Aim:
Check every line of the entries for "code", and copy the lines that hold it.

Data:
──────────

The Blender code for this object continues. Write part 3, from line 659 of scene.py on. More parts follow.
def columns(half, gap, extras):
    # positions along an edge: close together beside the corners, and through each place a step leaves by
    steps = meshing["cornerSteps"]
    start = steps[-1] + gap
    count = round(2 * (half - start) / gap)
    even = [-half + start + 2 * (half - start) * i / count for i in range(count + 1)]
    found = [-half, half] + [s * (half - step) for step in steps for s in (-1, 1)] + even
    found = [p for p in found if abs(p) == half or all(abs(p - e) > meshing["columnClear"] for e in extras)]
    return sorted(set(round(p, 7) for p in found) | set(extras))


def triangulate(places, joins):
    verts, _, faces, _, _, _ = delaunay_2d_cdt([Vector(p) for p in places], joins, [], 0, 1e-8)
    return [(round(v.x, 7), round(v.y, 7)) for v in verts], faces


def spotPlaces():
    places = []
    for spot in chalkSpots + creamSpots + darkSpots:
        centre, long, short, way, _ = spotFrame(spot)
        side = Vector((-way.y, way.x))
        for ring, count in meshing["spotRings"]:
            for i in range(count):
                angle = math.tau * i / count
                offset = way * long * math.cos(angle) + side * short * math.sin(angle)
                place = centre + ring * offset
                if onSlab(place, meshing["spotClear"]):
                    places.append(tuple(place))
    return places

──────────

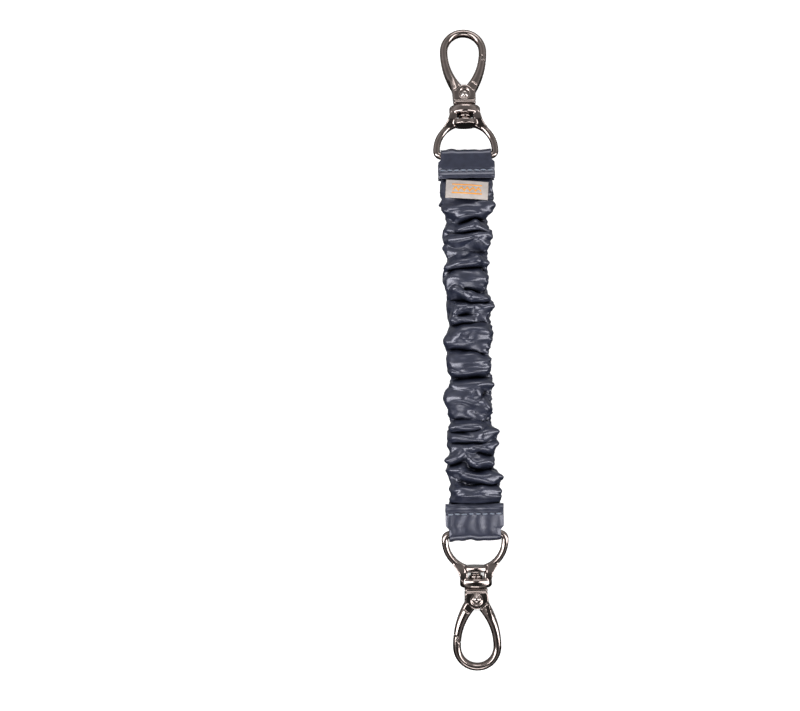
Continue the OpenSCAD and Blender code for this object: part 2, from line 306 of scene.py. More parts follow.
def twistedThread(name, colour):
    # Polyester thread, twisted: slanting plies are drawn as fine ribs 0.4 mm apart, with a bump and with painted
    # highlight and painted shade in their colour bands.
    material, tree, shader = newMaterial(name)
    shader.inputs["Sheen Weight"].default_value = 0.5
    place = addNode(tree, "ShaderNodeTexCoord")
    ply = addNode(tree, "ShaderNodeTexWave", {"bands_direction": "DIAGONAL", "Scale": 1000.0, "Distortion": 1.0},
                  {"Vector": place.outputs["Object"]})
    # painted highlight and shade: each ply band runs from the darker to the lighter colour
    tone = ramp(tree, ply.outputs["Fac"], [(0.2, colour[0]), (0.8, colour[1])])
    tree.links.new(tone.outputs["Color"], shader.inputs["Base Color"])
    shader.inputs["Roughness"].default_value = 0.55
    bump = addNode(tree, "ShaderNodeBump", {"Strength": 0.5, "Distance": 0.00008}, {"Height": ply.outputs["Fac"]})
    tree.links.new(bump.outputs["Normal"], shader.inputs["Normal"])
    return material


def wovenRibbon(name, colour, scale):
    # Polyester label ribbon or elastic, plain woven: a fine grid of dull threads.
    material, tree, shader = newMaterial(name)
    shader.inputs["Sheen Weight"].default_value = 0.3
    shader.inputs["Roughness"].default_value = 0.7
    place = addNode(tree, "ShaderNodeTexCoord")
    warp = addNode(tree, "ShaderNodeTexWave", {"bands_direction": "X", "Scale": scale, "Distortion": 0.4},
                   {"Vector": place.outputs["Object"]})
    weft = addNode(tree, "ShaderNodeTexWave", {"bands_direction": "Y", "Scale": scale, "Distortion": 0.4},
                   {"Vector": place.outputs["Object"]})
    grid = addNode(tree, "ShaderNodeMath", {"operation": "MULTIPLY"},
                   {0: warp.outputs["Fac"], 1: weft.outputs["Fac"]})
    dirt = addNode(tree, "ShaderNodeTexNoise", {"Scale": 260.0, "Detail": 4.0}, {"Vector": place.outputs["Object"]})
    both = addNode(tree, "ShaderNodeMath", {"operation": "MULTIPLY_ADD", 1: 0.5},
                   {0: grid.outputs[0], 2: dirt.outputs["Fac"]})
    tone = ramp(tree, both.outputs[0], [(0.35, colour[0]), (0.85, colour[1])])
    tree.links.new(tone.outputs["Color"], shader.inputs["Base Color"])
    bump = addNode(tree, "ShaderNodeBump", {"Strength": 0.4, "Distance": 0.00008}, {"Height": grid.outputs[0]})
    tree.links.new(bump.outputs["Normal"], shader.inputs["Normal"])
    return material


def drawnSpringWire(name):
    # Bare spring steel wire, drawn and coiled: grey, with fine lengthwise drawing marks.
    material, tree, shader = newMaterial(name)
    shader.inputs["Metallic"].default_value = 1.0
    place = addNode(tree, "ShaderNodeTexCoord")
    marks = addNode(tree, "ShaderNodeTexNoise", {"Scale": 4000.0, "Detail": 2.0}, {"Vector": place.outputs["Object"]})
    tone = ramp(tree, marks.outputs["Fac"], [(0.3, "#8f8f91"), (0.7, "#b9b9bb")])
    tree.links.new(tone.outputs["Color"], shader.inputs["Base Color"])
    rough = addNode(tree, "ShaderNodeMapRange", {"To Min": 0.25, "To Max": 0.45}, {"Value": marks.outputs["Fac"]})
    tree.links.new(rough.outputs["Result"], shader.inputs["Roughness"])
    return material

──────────

Task output:
The Blender code for this object continues. Write part 3, from line 659 of scene.py on. More parts follow.
Continue the OpenSCAD and Blender code for this object: part 2, from line 306 of scene.py. More parts follow.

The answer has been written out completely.